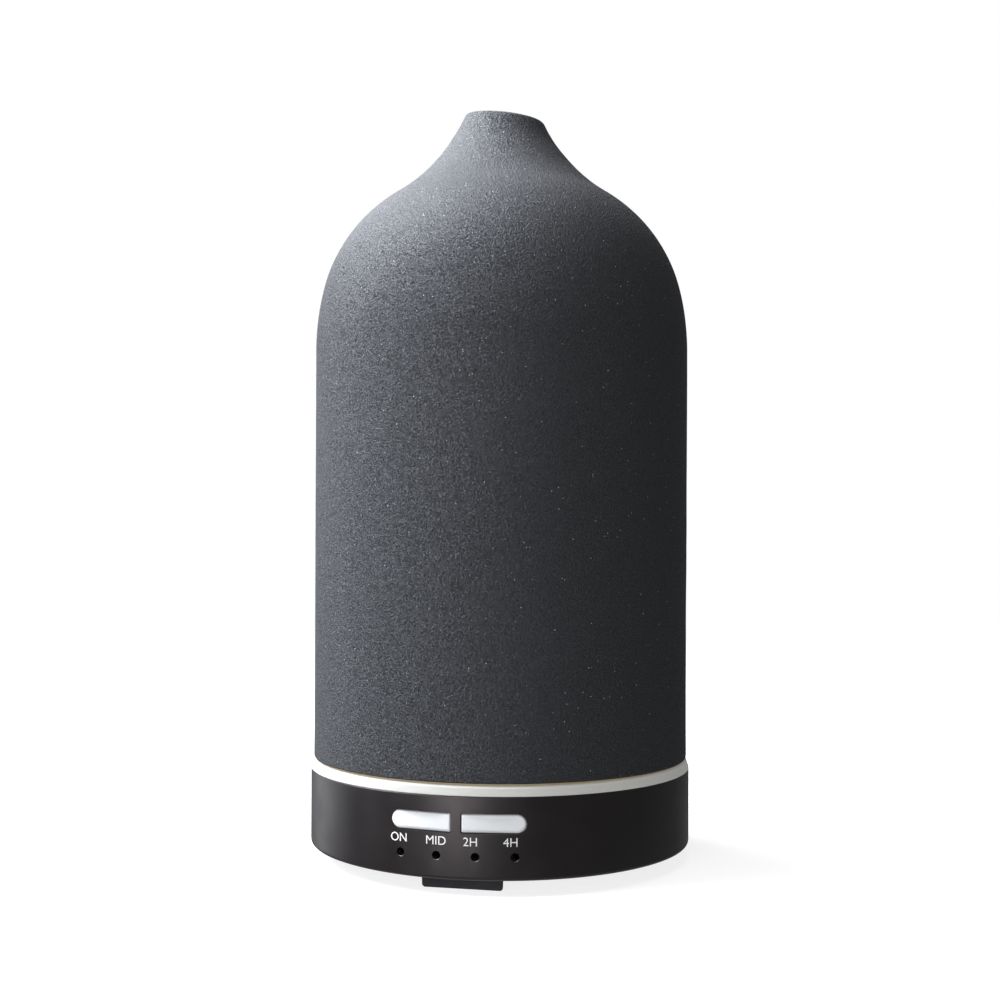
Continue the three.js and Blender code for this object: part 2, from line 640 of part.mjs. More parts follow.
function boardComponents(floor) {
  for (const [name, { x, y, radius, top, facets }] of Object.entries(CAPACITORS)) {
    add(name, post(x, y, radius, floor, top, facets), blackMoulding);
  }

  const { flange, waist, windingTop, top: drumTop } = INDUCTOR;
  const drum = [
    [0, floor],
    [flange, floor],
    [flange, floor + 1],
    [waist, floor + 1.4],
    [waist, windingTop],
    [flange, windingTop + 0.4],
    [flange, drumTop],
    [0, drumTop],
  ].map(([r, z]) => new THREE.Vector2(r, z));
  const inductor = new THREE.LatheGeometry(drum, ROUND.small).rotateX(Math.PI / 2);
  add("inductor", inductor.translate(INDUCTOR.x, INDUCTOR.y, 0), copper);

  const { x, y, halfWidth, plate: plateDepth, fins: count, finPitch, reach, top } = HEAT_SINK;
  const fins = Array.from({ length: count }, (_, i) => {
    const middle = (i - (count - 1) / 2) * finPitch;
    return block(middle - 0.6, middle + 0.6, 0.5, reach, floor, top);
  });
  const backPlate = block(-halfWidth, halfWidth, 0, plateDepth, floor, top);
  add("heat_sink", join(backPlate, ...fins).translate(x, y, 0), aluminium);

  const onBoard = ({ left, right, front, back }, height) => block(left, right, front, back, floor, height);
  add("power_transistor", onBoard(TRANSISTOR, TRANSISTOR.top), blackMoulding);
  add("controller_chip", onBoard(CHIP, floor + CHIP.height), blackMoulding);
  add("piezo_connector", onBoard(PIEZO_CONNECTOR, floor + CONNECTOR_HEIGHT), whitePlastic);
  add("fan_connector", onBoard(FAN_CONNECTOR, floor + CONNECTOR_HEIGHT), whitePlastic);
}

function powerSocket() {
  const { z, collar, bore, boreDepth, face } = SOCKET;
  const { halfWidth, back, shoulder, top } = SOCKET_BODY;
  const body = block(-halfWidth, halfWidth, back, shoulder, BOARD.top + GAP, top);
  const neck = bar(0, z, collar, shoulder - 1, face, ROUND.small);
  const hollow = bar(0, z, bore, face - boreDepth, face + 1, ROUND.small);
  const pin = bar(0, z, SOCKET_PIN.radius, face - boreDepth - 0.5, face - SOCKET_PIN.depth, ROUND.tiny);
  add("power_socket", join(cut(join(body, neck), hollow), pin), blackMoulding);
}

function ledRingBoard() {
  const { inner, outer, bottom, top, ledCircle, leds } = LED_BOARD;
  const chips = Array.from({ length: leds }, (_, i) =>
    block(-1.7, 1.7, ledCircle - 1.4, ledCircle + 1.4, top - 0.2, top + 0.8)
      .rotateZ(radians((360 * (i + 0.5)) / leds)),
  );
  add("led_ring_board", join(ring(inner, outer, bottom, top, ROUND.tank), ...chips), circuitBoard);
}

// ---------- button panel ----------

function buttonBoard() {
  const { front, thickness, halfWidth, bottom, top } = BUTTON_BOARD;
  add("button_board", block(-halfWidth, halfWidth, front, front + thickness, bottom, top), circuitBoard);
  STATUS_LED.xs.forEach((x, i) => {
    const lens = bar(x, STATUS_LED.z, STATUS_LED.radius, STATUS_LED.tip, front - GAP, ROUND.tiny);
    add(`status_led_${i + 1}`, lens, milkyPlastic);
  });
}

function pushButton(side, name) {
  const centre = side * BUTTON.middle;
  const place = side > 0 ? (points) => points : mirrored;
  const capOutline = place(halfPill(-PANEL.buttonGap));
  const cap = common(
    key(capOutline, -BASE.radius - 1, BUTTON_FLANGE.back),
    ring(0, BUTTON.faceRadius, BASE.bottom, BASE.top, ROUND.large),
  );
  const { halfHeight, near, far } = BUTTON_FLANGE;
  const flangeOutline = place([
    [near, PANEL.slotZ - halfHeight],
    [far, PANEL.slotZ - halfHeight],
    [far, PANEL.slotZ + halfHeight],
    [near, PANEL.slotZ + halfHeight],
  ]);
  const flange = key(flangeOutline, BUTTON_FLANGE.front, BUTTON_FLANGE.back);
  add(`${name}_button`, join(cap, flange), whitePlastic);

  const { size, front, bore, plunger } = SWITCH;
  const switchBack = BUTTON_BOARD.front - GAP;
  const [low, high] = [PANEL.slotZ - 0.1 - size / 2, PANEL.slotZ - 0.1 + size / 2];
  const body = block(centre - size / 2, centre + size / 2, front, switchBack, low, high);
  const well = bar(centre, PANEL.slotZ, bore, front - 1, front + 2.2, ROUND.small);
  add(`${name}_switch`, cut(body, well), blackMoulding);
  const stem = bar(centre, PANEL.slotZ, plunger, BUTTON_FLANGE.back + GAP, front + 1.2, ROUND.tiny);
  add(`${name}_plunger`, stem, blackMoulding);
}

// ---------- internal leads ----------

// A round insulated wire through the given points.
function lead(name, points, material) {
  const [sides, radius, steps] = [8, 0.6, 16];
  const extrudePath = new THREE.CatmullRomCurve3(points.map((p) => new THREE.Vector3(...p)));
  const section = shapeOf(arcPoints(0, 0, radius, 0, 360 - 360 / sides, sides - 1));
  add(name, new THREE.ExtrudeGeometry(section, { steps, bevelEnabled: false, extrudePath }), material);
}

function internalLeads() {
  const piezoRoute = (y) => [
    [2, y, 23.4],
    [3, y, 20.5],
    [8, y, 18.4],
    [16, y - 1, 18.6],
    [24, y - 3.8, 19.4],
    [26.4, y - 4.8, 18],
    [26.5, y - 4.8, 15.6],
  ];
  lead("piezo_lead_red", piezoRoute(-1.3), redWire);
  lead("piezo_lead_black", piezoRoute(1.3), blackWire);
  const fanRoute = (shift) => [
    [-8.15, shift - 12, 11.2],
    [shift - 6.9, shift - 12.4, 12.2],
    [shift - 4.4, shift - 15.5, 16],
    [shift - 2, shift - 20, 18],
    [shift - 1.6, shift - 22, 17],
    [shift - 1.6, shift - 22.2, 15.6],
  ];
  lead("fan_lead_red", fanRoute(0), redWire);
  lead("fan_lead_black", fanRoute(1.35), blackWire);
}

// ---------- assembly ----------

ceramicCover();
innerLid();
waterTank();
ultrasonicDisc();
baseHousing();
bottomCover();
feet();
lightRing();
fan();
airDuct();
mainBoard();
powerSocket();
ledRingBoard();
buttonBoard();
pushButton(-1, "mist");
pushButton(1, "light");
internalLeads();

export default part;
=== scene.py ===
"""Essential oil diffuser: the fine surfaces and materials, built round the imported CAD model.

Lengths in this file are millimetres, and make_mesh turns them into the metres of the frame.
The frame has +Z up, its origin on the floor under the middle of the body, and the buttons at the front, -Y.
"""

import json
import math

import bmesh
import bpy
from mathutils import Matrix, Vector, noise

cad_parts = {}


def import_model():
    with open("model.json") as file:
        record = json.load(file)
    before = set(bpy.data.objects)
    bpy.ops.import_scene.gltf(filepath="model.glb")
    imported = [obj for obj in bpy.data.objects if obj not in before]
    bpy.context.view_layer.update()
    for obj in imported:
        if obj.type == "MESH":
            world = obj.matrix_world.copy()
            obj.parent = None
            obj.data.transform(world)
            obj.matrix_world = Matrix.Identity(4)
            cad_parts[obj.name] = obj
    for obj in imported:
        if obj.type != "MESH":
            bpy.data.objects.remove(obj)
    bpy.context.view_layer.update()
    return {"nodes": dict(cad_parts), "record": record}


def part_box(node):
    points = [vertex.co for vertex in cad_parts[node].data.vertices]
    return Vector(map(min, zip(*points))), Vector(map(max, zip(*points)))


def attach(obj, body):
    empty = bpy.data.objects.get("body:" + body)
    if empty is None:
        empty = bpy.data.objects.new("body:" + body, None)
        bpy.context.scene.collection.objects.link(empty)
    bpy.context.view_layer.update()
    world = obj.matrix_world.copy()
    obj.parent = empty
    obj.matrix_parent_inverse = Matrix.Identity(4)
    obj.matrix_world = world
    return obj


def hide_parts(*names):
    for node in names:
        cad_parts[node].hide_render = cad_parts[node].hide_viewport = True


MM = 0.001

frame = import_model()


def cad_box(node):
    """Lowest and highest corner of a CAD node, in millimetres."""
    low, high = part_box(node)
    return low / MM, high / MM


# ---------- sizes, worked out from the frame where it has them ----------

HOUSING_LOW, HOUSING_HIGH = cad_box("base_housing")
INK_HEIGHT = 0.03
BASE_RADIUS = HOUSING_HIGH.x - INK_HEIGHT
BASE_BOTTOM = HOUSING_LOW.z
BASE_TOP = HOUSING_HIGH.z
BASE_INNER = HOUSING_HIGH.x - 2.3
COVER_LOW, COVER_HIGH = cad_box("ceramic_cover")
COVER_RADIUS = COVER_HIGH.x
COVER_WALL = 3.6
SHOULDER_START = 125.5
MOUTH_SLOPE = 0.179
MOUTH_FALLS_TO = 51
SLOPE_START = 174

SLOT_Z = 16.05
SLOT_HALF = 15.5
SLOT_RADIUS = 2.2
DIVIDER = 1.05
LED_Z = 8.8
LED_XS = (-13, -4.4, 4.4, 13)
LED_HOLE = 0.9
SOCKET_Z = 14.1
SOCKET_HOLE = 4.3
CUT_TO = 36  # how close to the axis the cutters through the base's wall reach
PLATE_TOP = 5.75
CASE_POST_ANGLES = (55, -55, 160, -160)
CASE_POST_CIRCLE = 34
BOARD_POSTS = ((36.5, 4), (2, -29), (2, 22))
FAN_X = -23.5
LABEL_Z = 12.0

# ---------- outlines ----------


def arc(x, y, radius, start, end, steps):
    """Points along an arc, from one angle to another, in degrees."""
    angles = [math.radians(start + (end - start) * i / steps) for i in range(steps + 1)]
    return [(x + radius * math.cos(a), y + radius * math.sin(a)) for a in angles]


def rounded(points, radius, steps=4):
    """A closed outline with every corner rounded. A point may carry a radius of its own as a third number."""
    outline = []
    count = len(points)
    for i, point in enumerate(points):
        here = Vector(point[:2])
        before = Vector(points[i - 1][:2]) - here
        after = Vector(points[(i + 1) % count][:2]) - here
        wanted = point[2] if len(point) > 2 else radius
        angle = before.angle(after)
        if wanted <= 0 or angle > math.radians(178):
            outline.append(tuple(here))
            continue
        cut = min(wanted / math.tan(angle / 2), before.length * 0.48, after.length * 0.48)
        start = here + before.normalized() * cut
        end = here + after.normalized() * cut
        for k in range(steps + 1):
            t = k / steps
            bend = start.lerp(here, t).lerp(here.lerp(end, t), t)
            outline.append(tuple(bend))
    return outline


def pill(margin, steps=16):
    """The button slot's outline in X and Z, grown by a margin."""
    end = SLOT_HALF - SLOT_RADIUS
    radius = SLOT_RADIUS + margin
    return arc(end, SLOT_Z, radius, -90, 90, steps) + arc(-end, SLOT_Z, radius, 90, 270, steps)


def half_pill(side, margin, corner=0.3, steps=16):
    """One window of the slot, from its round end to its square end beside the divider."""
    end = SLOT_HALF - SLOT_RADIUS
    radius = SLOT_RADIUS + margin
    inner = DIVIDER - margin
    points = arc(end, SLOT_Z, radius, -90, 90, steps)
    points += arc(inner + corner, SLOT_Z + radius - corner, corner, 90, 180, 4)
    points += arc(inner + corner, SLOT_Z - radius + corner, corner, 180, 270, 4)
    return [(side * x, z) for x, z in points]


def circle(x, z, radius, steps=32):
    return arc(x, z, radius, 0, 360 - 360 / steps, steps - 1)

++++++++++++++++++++

— WRITTEN PROBLEM —
Output, from the data above, the lines from the line with "baseHousing();" to the line with "obj.parent = None" exactly as they stand, both ends included and nothing else.

— TASK OUTPUT —
baseHousing();
bottomCover();
feet();
lightRing();
fan();
airDuct();
mainBoard();
powerSocket();
ledRingBoard();
buttonBoard();
pushButton(-1, "mist");
pushButton(1, "light");
internalLeads();

export default part;
=== scene.py ===
"""Essential oil diffuser: the fine surfaces and materials, built round the imported CAD model.

Lengths in this file are millimetres, and make_mesh turns them into the metres of the frame.
The frame has +Z up, its origin on the floor under the middle of the body, and the buttons at the front, -Y.
"""

import json
import math

import bmesh
import bpy
from mathutils import Matrix, Vector, noise

cad_parts = {}


def import_model():
    with open("model.json") as file:
        record = json.load(file)
    before = set(bpy.data.objects)
    bpy.ops.import_scene.gltf(filepath="model.glb")
    imported = [obj for obj in bpy.data.objects if obj not in before]
    bpy.context.view_layer.update()
    for obj in imported:
        if obj.type == "MESH":
            world = obj.matrix_world.copy()
            obj.parent = None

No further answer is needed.